The New Sudoku Players' Forum

[Guest]

I must admit that I solved this yesterday lunch/afternoon in between phone calls.

The key is column 1 and the top middle cube and then column 4.

Column four solves your 1/7 dilema.

It did take me two goes though.

[Guest]

Hmm. Maybe cryptic isn't what I need after all! I think janders solution counts as T&E, and I don't understand Bernard at all! I don't think box 2 can be resolved without T&E can it? I have possibilities of (67) (36) (37), which can be either 6 3 7 or 7 6 3. Likewise, I don't thing row 3 can be reduced from (578) (578) (37) (36) (68). My head hurts :o(

[shakers]

Nigel's suggestion will work, but it smacks of T&E to me!

I'd love Wayne to comfirm whether this would count as a logical deduction, or T&E...

[Guest]

Nigel - our posts crossed over...

How does this work without Trial and error? I can't see anyway to resolve col 1, box 2 or col 4, each of which have two valid resolutions, nor are there any interesting intersections.

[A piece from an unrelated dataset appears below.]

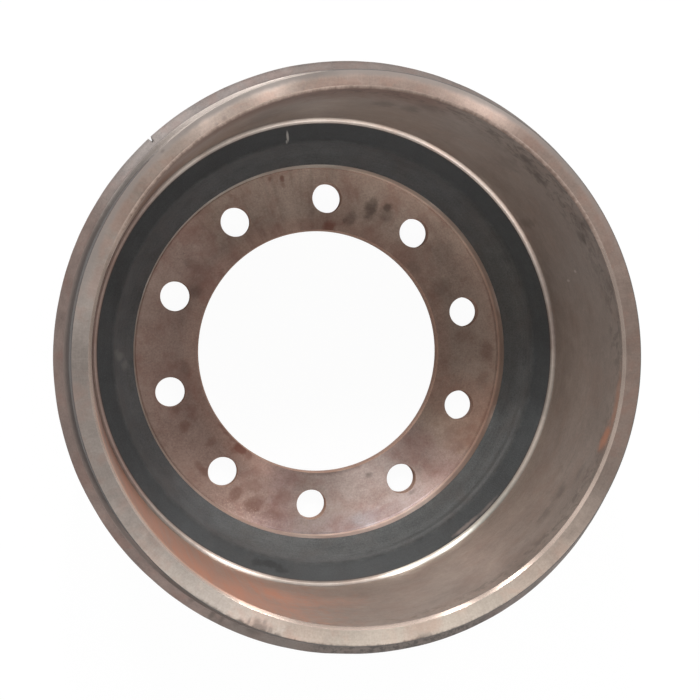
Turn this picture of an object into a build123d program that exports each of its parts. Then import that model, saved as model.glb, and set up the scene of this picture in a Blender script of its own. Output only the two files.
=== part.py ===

Like I said - my head hurts!

[Guest]

Nigel's suggestion will work, but it smacks of T&E to me!

I'd love Wayne to comfirm whether this would count as a logical deduction, or T&E...

If using pencil marks to eliminate possibilities counts as T&E then so be it.

I did establish what was impossible and therefore reached a logical conclusion.

Looking at a completed one and trying to remember where you started makes your head hurt.

I will have to print it again if you are still stuck.

[Bernard Stay]

Shakers: the version you showed had a 1 in box 2 at r3/c6. My options are 3/7, 6/3/7, 1. I contended that the 6 doesn't actually affect the 3/7 pairs and thus has to go in r1,c6. May be quite wrong, but looks logical to me.

[shakers]

The way the puzzle stands is that
r1c6 could be (6,7)
r3c4 could be (3,7)
r3c5 could be (3,6)

r1c6 does have to be 6 (given by Nigel's T&E), but I still can't see how you made the leap...

[Guest]

Bernard - I think you ment IJ, not Shakers, but anyway. You can eliminate 7 from r3c5 because all the 7s in box 5 are in col 5, leaving (37) and (36) - so these are not pairs.

[Bernard Stay]

Yes, I meant you, sorry. But that's all right then, as 6 has gone to r1c6 we now have 3/7, 3, 1 along the bottom - thus 7,3,1 and all's well!

[shakers]

All's well... apart from the fact there was no pair to allow you to put 6 in r1c6 which makes it a lucky placing!

My, and I don't think I'm alone, contention is that to put the 6 in r1c6 you have to use T&E...

[Guest]

sorry to go back loads.... but how can you not have a 3 in r8c4?

[shakers]

Because the other possibilities for r8c4 included the 1/7 pair, so anything but the 1/7 can be eliminated.

[Guest]

Indeed, you are not alone Shakers!

Bernard - How did you get that 6?

Lil miss - 1 & 7 only appear on row 8 in cols 1 and 4, so 1 & 7 can be eliminated from the rest of the row, and those two cells (r8c1 & r8c4) can be reduced to just (17) - this is how you get the 4 in r8c5 (see the response to Tim's question at the start of this thread)

[Guest]

oooooooooooo ok makes sense...... thank you!

[Guest]

Well I have started again, to try and help you and now I can't do it.

Must have hit brain fade time.

Is it normal to blank like this